(Scripts that build objects)
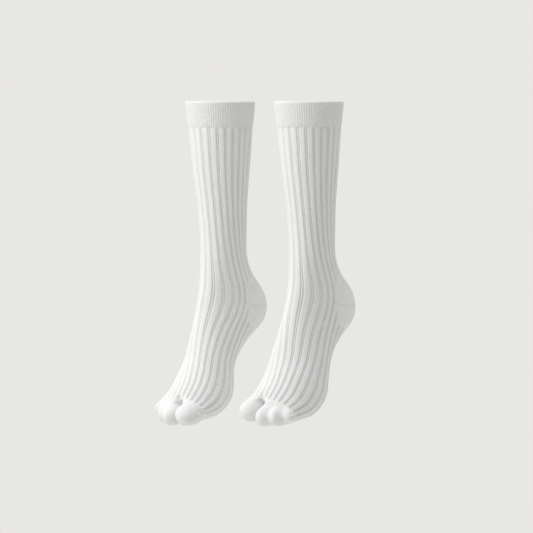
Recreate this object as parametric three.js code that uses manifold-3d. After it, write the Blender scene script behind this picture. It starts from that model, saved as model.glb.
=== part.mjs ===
// A pair of ribbed tabi socks, hollow and filled out as when worn, with the toes pointed down
// and forward. Millimetres, +Z up. The wearer faces -Y and the wearer's left is +X.
// The origin lies midway between the two cuff mouths, level with their rims.
//
// Every table below describes the left sock about its own leg axis: x is positive on the outer
// side of the foot and negative on the big toe's side. The right sock is its mirror image.
import * as THREE from 'three';
import { mergeVertices } from 'three/addons/utils/BufferGeometryUtils.js';
import Module from 'manifold-3d';

const wasm = await Module();
wasm.setup();

// Driving dimensions
const LEG_SPACING = 155;
const WALL = 2;
const SEAM_GAP = 0.3;
const COLUMNS = 26;
const TOE_COLUMNS = 12;
const TOE_STEPS = 2;
const TOE_END_STEPS = 3;
const MOUTH_CLEARANCE = 6;
const TILT_SLOPE = 0.13;
const TILT_FROM_Z = -335;
const TILT_FULL_Z = -405;
const CUTTER_HALF_WIDTH = 80;

// Sections of the tube, from the rim down to the toe roots. Each one is an ellipse held by its
// front end and its back end in the side plane, its half width, a shift to the outer side, and a
// skew in degrees that carries the outer side towards the sole.
const SECTION_COLUMNS = ['front', 'back', 'halfWidth', 'shift', 'skew'];
const SECTIONS = {
  rim: [[-44.5, 0], [44.5, 0], 45.5, 0, 0],
  cuffEnd: [[-40.5, -34], [42.5, -34], 42, 0, 0],
  calf: [[-35, -84], [39.5, -84], 37.5, 0, 0],
  shin: [[-28.5, -131], [37, -131], 32.5, 0, 0],
  aboveAnkle: [[-25.5, -177], [38.5, -177], 28.5, 0, 0],
  ankle: [[-27, -205], [41, -204], 27.5, 0, 0],
  heelTop: [[-29, -228], [54.5, -226], 28, 0, 0],
  heelUpper: [[-32, -243], [73, -242], 28.5, 0, 0],
  heelPoint: [[-35.5, -258], [83.5, -264], 29, 0, 0],
  heelLower: [[-40, -275], [76, -286], 30, 0, 2],
  heelEnd: [[-44, -291], [54, -302], 31, 0.5, 5],
  arch: [[-49.5, -312], [33, -321], 33, 1, 8],
  middle: [[-55, -333], [18, -342], 36, 1.5, 11],
  instep: [[-63.5, -351], [13, -364], 39.5, 2, 7],
  ball: [[-72, -366], [9, -385], 42.5, 1.5, 6],
  tread: [[-80, -376], [-19, -408], 42.5, 1.5, 5],
  toeRoot: [[-85, -384], [-62, -416], 41, 1, 3],
};

// Toe lobes. root and tip are the centres of the first and last full sections, followed by a
// rounded end, and width and height are half sizes there.
const TOE_COLUMN_NAMES = ['root', 'tip', 'rootWidth', 'tipWidth', 'rootHeight', 'tipHeight'];
const TOES = {
  bigToe: [[-24, -62, -396], [-21.5, -91, -406], 16, 13.5, 19, 13.5],
  secondToe: [[6, -62, -397], [4, -92, -409.5], 12, 10, 18, 12],
  thirdToe: [[20, -60, -397], [21, -84, -407], 12, 9, 17, 12],
  outerToes: [[32, -54, -397], [35, -73, -404], 10, 9.5, 14, 12],
};

// Seam lines in the side plane, as [y, z]. Each one runs out past the cloth.
const CUFF_SEAM = { front: [-120, -34], back: [120, -34] };
const GORE_POINT = [15, -259];
const INSTEP_SEAM_FRONT = [-120, -236];
const HEEL_SEAM_TOP = [135, -176];
const HEEL_SEAM_LOW = [91.5, -428];
const TOE_SEAM_TOP = [-91.5, -336];
const TOE_SEAM_LOW = [-48, -441];
const ABOVE_THE_RIM = 40;
const PAST_THE_TOES = -150;
const SPLIT_X = -7;

const ACROSS = [-CUTTER_HALF_WIDTH, CUTTER_HALF_WIDTH];
const TOE_ZONE = [TOE_SEAM_TOP, TOE_SEAM_LOW, [PAST_THE_TOES, TOE_SEAM_LOW[1]], [PAST_THE_TOES, TOE_SEAM_TOP[1]]];

// The pieces of one sock: the zone of the side plane that each one fills, how far it spans
// across the foot, and its finish
const PIECES = {
  cuff: {
    zone: [[CUFF_SEAM.front[0], ABOVE_THE_RIM], CUFF_SEAM.front, CUFF_SEAM.back, [CUFF_SEAM.back[0], ABOVE_THE_RIM]],
    across: ACROSS,
    color: 0xf1f1ef,
  },
  leg: {
    zone: [CUFF_SEAM.front, INSTEP_SEAM_FRONT, GORE_POINT, HEEL_SEAM_TOP, CUFF_SEAM.back],
    across: ACROSS,
    color: 0xf3f3f1,
  },
  heel: {
    zone: [GORE_POINT, HEEL_SEAM_LOW, HEEL_SEAM_TOP],
    across: ACROSS,
    color: 0xeeeeec,
  },
  foot: {
    zone: [INSTEP_SEAM_FRONT, TOE_SEAM_TOP, TOE_SEAM_LOW, HEEL_SEAM_LOW, GORE_POINT],
    across: ACROSS,
    color: 0xf3f3f1,
  },
  big_toe: {
    zone: TOE_ZONE,
    across: [-CUTTER_HALF_WIDTH, SPLIT_X],
    color: 0xefefed,
  },
  small_toes: {
    zone: TOE_ZONE,
    across: [SPLIT_X, CUTTER_HALF_WIDTH],
    color: 0xefefed,
  },
};
const KNIT_ROUGHNESS = 0.92;

function namedRow(columns, values) {
  return Object.fromEntries(columns.map((column, k) => [column, values[k]]));
}

// The toes lean about their own line, one side lower than the other
function tilted(point, tilt) {
  const share = THREE.MathUtils.smoothstep(TILT_FROM_Z - point.z, 0, TILT_FROM_Z - TILT_FULL_Z);
  point.z -= tilt * point.x * share;
  return point;
}

// The points of one section, from the front round by the outer side
function sectionRing(section, tilt) {
  const front = new THREE.Vector3(0, ...section.front);
  const back = new THREE.Vector3(0, ...section.back);
  const centre = front.clone().lerp(back, 0.5);
  const depth = back.clone().sub(centre);
  const halfDepth = depth.length();
  depth.normalize();
  const skew = THREE.MathUtils.degToRad(section.skew);
  return Array.from({ length: COLUMNS }, (_, k) => {
    const angle = (2 * Math.PI * k) / COLUMNS;
    const side = section.halfWidth * Math.sin(angle);
    const along = -halfDepth * Math.cos(angle);
    const point = centre.clone().addScaledVector(depth, along + side * Math.sin(skew));
    point.x = section.shift + side * Math.cos(skew);
    return tilted(point, tilt);
  });
}

// Each ring's points moved inwards along the surface's own normal by one wall
function wallInside(rings) {
  const last = rings.length - 1;
  return rings.map((ring, r) => ring.map((point, k) => {
    const down = rings[Math.min(r + 1, last)][k].clone().sub(rings[Math.max(r - 1, 0)][k]);
    const round = ring[(k + 1) % COLUMNS].clone().sub(ring.at(k - 1));
    const inward = round.cross(down).normalize();
    return point.clone().addScaledVector(inward, WALL);
  }));
}

function solidOf(geometry) {
  geometry.deleteAttribute('normal');
  geometry.deleteAttribute('uv');
  const merged = mergeVertices(geometry);
  const vertProperties = new Float32Array(merged.attributes.position.array);
  const triVerts = new Uint32Array(merged.index.array);
  return new wasm.Manifold(new wasm.Mesh({ numProp: 3, vertProperties, triVerts }));
}

// A closed solid through rings of equal point counts, with both ends filled
function loft(rings) {
  const count = rings[0].length;
  const middleOf = (ring) => ring.reduce((sum, p) => sum.add(p), new THREE.Vector3()).divideScalar(count);
  const points = [...rings.flat(), middleOf(rings[0]), middleOf(rings.at(-1))];
  const [firstMiddle, lastMiddle] = [points.length - 2, points.length - 1];
  const lastStart = (rings.length - 1) * count;
  const triangles = [];
  for (let k = 0; k < count; k += 1) {
    const next = (k + 1) % count;
    triangles.push(firstMiddle, k, next);
    triangles.push(lastMiddle, lastStart + next, lastStart + k);
    for (let start = 0; start < lastStart; start += count) {
      triangles.push(start + k, start + count + k, start + count + next);
      triangles.push(start + k, start + count + next, start + next);
    }
  }
  const geometry = new THREE.BufferGeometry().setFromPoints(points);
  geometry.setIndex(triangles);
  return solidOf(geometry);
}

// The rings of one toe, drawn in by inset all round
function toeRings(toe, inset, tilt) {
  const root = new THREE.Vector3(...toe.root);
  const axis = new THREE.Vector3(...toe.tip).sub(root);
  const length = axis.length();
  axis.normalize();
  const up = new THREE.Vector3(1, 0, 0).cross(axis).normalize();
  const side = up.clone().cross(axis).normalize();
  const ring = (distance, halfWidth, halfHeight) => Array.from({ length: TOE_COLUMNS }, (_, k) => {
    const angle = (2 * Math.PI * k) / TOE_COLUMNS;
    const point = root.clone().addScaledVector(axis, distance);
    point.addScaledVector(side, halfWidth * Math.sin(angle));
    return tilted(point.addScaledVector(up, halfHeight * Math.cos(angle)), tilt);
  });
  const rings = [];
  for (let step = 0; step < TOE_STEPS; step += 1) {
    const t = step / TOE_STEPS;
    const halfWidth = THREE.MathUtils.lerp(toe.rootWidth, toe.tipWidth, t) - inset;
    const halfHeight = THREE.MathUtils.lerp(toe.rootHeight, toe.tipHeight, t) - inset;
    rings.push(ring(length * t, halfWidth, halfHeight));
  }
  for (let step = 0; step < TOE_END_STEPS; step += 1) {
    const bend = (Math.PI / 2) * (step / TOE_END_STEPS);
    const halfHeight = toe.tipHeight - inset;
    const halfWidth = toe.tipWidth - inset;
    rings.push(ring(length + halfHeight * Math.sin(bend), halfWidth * Math.cos(bend), halfHeight * Math.cos(bend)));
  }
  return rings;
}

// The whole sock as one hollow wall, open only at its mouth
function sockShell(tilt) {
  const outside = Object.values(SECTIONS).map((values) => sectionRing(namedRow(SECTION_COLUMNS, values), tilt));
  const inside = wallInside(outside);
  const mouth = inside[0].map((point) => point.clone().setZ(MOUTH_CLEARANCE));
  const floor = inside.at(-1).map((point, k) => {
    const back = inside.at(-2)[k].clone().sub(point).normalize();
    return point.clone().addScaledVector(back, WALL);
  });
  let outer = loft(outside);
  let hollow = loft([mouth, ...inside.slice(0, -1), floor]);
  for (const values of Object.values(TOES)) {
    const toe = namedRow(TOE_COLUMN_NAMES, values);
    outer = outer.add(loft(toeRings(toe, 0, tilt)));
    hollow = hollow.add(loft(toeRings(toe, WALL, tilt)));
  }
  return outer.subtract(hollow);
}

// The outline with each of its sides moved inwards by distance
function drawnIn(outline, distance) {
  const points = outline.map(([y, z]) => new THREE.Vector2(y, z));
  const turn = THREE.ShapeUtils.isClockWise(points) ? -1 : 1;
  return points.map((point, k) => {
    const before = point.clone().sub(points.at(k - 1)).normalize();
    const after = points[(k + 1) % points.length].clone().sub(point).normalize();
    const normalBefore = new THREE.Vector2(-before.y, before.x).multiplyScalar(turn);
    const normalAfter = new THREE.Vector2(-after.y, after.x).multiplyScalar(turn);
    const mitre = normalBefore.clone().add(normalAfter);
    return point.clone().addScaledVector(mitre, distance / (1 + normalBefore.dot(normalAfter)));
  });
}

// A solid that fills a zone of the side plane, from one x to another
function zoneSolid({ zone, across }) {
  const half = SEAM_GAP / 2;
  const shape = new THREE.Shape(drawnIn(zone, half));
  const depth = across[1] - across[0] - SEAM_GAP;
  const geometry = new THREE.ExtrudeGeometry(shape, { depth, bevelEnabled: false });
  geometry.rotateX(Math.PI / 2);
  geometry.rotateZ(Math.PI / 2);
  geometry.translate(across[0] + half, 0, 0);
  return solidOf(geometry);
}

function pieceMesh(name, solid, color, mirrored) {
  const { vertProperties, triVerts } = solid.getMesh();
  const geometry = new THREE.BufferGeometry();
  geometry.setAttribute('position', new THREE.BufferAttribute(new Float32Array(vertProperties), 3));
  geometry.setIndex([...triVerts]);
  if (mirrored) {
    geometry.scale(-1, 1, 1);
    geometry.setIndex([...triVerts].reverse());
  }
  geometry.computeVertexNormals();
  const material = new THREE.MeshStandardMaterial({ color, roughness: KNIT_ROUGHNESS, metalness: 0 });
  const mesh = new THREE.Mesh(geometry, material);
  mesh.name = name;
  return mesh;
}

function makeSock(side) {
  const sock = new THREE.Group();
  const mirrored = side === 'right';
  const shell = sockShell(mirrored ? -TILT_SLOPE : TILT_SLOPE);
  for (const [piece, plan] of Object.entries(PIECES)) {
    const solid = shell.intersect(zoneSolid(plan));
    sock.add(pieceMesh(`${side}_${piece}`, solid, plan.color, mirrored));
  }
  sock.position.x = (mirrored ? -1 : 1) * (LEG_SPACING / 2);
  return sock;
}

const pair = new THREE.Group();
pair.add(makeSock('left'), makeSock('right'));

export default pair;
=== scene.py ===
"""A pair of ribbed tabi socks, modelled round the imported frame: cuffs, ribbed legs and feet, heel
pockets and toe pockets, with their knit materials, a floor, soft lights and a camera."""

import functools
import math

import bmesh
import bpy
import numpy as np
from bpy.props import FloatProperty, FloatVectorProperty, PointerProperty
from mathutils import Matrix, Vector


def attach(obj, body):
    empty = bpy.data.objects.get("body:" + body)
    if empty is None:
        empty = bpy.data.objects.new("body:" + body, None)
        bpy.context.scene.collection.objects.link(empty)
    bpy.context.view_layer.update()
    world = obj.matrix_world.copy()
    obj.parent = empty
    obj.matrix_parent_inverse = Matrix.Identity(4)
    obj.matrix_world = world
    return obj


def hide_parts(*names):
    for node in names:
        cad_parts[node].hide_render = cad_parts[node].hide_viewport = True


bl_info = {
    "name": "Pair of tabi socks",
    "version": (1, 0, 0),
    "blender": (4, 5, 0),
    "location": "View3D > Sidebar > Tabi socks",
    "description": "Ribbed socks with a split toe, and a plain stage to show them on",
    "category": "Object",
}

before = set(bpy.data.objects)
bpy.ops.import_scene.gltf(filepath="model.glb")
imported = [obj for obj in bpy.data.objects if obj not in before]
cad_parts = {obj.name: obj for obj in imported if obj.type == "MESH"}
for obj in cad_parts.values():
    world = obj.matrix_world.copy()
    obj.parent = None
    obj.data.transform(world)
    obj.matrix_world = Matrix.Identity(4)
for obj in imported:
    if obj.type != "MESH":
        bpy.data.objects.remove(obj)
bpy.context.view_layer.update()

MM = 0.001
SIDES = ("left", "right")
LEG_SPACING = 155.0

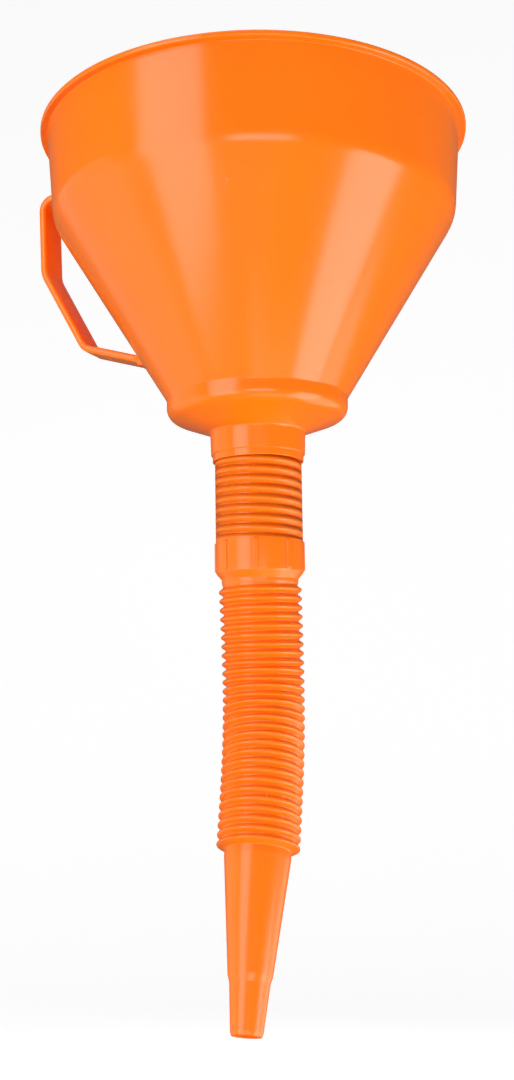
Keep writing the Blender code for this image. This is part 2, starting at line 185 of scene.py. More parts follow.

> _TASK STATEMENT_:
Above is a listing; print exactly its lines from the one with "const pair = new THREE.Group();" through the one with "for node in", and no other lines.

> _EXERCISE SOLUTION_:
const pair = new THREE.Group();
pair.add(makeSock('left'), makeSock('right'));

export default pair;
=== scene.py ===
"""A pair of ribbed tabi socks, modelled round the imported frame: cuffs, ribbed legs and feet, heel
pockets and toe pockets, with their knit materials, a floor, soft lights and a camera."""

import functools
import math

import bmesh
import bpy
import numpy as np
from bpy.props import FloatProperty, FloatVectorProperty, PointerProperty
from mathutils import Matrix, Vector


def attach(obj, body):
    empty = bpy.data.objects.get("body:" + body)
    if empty is None:
        empty = bpy.data.objects.new("body:" + body, None)
        bpy.context.scene.collection.objects.link(empty)
    bpy.context.view_layer.update()
    world = obj.matrix_world.copy()
    obj.parent = empty
    obj.matrix_parent_inverse = Matrix.Identity(4)
    obj.matrix_world = world
    return obj


def hide_parts(*names):
    for node in names:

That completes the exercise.